Could this be about to change? New European Union rules now seek to clear up years of internal deadlock that could, in theory, lead to widespread cultivation of GM foods. But the fight is far from over.

The EU’s great GM debate pits two powerful forces against each other: green campaigners concerned about the effect of the crops on health and the environment, and the agri-business lobby, which argues that Europe, by resisting a technology that boosts yields and rural incomes, is losing its place at the forefront of agricultural innovation.

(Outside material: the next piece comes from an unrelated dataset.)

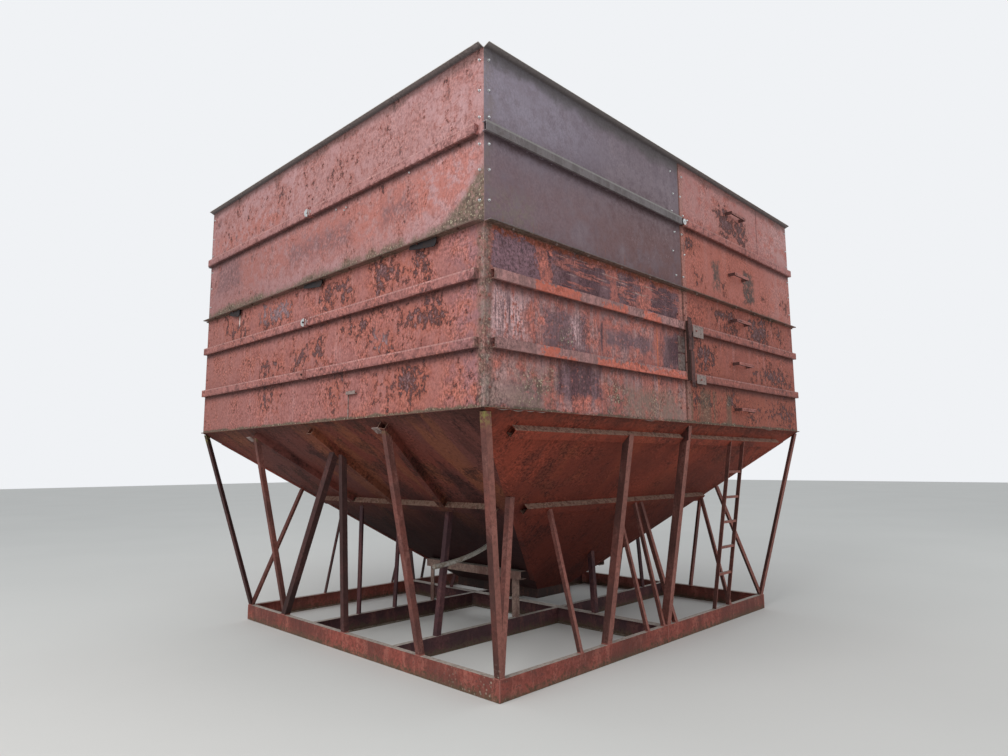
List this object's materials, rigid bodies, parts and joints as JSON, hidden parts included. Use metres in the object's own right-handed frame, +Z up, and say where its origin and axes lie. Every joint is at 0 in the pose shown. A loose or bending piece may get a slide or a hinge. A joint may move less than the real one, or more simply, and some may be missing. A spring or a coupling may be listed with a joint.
{
  "type": "grain silo",
  "caption": "Outdoor rectangular steel grain bin with a pyramid hopper bottom, raised on raked angle legs over a skid base, with climbing rungs and a ladder.",
  "frame": {"origin": "on the ground under the middle of the bin, on the underside of the base's centre beam", "axes": "+Z up; the face with the rungs and ladder looks along -Y; +X runs to the right of someone who faces it"},
  "size_m": [5.15, 4.485, 4.408],
  "materials": {
    "faded_red_paint": "faded red oxide paint, chalky, peeled to brown primer and rust in patches",
    "bare_steel": "dark weathered steel sheet with a thin purple-brown rust film",
    "hopper_paint": "dark reddish brown paint with rust streaks",
    "leg_paint": "brownish red paint, worn along the edges",
    "base_paint": "red oxide paint with dirt and rust near the ground",
    "dark_steel": "dark rusted steel"
  },
  "bodies": {
    "root": {"back_end_brace": "leg_paint", "back_inner_brace_left": "leg_paint", "back_inner_brace_right": "leg_paint", "back_outer_brace": "leg_paint", "back_split_leg": "leg_paint", "back_wall_lower_left": "faded_red_paint", "back_wall_lower_right": "faded_red_paint", "back_wall_upper_left": "bare_steel", "back_wall_upper_right": "faded_red_paint", "base_back_beam": "base_paint", "base_centre_beam": "base_paint", "base_front_beam": "base_paint", "base_left_beam": "base_paint", "base_right_beam": "base_paint", "corner_leg_back_left": "leg_paint", "corner_leg_back_right": "leg_paint", "corner_leg_front_left": "leg_paint", "corner_leg_front_right": "leg_paint", "front_end_brace": "leg_paint", "front_inner_brace_left": "leg_paint", "front_inner_brace_right": "leg_paint", "front_long_leg": "leg_paint", "front_outer_brace": "leg_paint", "front_split_brace": "leg_paint", "front_split_leg": "leg_paint", "front_wall_lower_left": "faded_red_paint", "front_wall_lower_right": "faded_red_paint", "front_wall_upper_left": "bare_steel", "front_wall_upper_right": "faded_red_paint", "hip_leg_back_left": "leg_paint", "hip_leg_back_right": "leg_paint", "hip_leg_front_left": "leg_paint", "hip_leg_front_right": "leg_paint", "hopper_back": "hopper_paint", "hopper_front": "hopper_paint", "hopper_left": "hopper_paint", "hopper_right": "hopper_paint", "inner_beam_back_left": "leg_paint", "inner_beam_back_right": "leg_paint", "inner_beam_front_left": "leg_paint", "inner_beam_front_right": "leg_paint", "ladder": "leg_paint", "left_back_leg": "leg_paint", "left_centre_post": "leg_paint", "left_front_leg": "leg_paint", "left_rake_brace": "leg_paint", "left_wall_lower": "faded_red_paint", "left_wall_upper": "faded_red_paint", "outlet_collar": "dark_steel", "portal_left": "leg_paint", "portal_right": "leg_paint", "right_back_leg": "leg_paint", "right_centre_post": "leg_paint", "right_front_leg": "leg_paint", "right_rake_brace": "leg_paint", "right_wall_lower": "faded_red_paint", "right_wall_upper": "faded_red_paint", "split_tie_bracket": "dark_steel"}
  },
  "joints": []
}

Only five EU countries grow GM crops at all — Spain, Portugal, the Czech Republic, Romania and Slovakia — and in such tiny quantities that they accounted for less than 0.1 percent of global GM cultivation last year, according to the International Service for the Acquisition of Agri-biotech Applications, which monitors the industry.

Europe’s fragmented politics, diverse landscapes and smaller scale farming traditions have made it less compatible with the mass-farming techniques in the Americas and China. Only one type of modified crop – a herbicide-resistant maize – is approved for cultivation in the EU, compared to 96 commercial licenses granted in the United States since 1990, although Europe does import more than 30 million tonnes of GM grain for animal feed each year.

“Europe has perversely condemned itself to importing crops which its farmers could grow locally and banished thousands of bright scientists to other shores for reasons that are scientifically bogus,” claims Brandon Mitchener, a Brussels spokesman for Monsanto, one of the US agribusinesses leading the push for GM crops.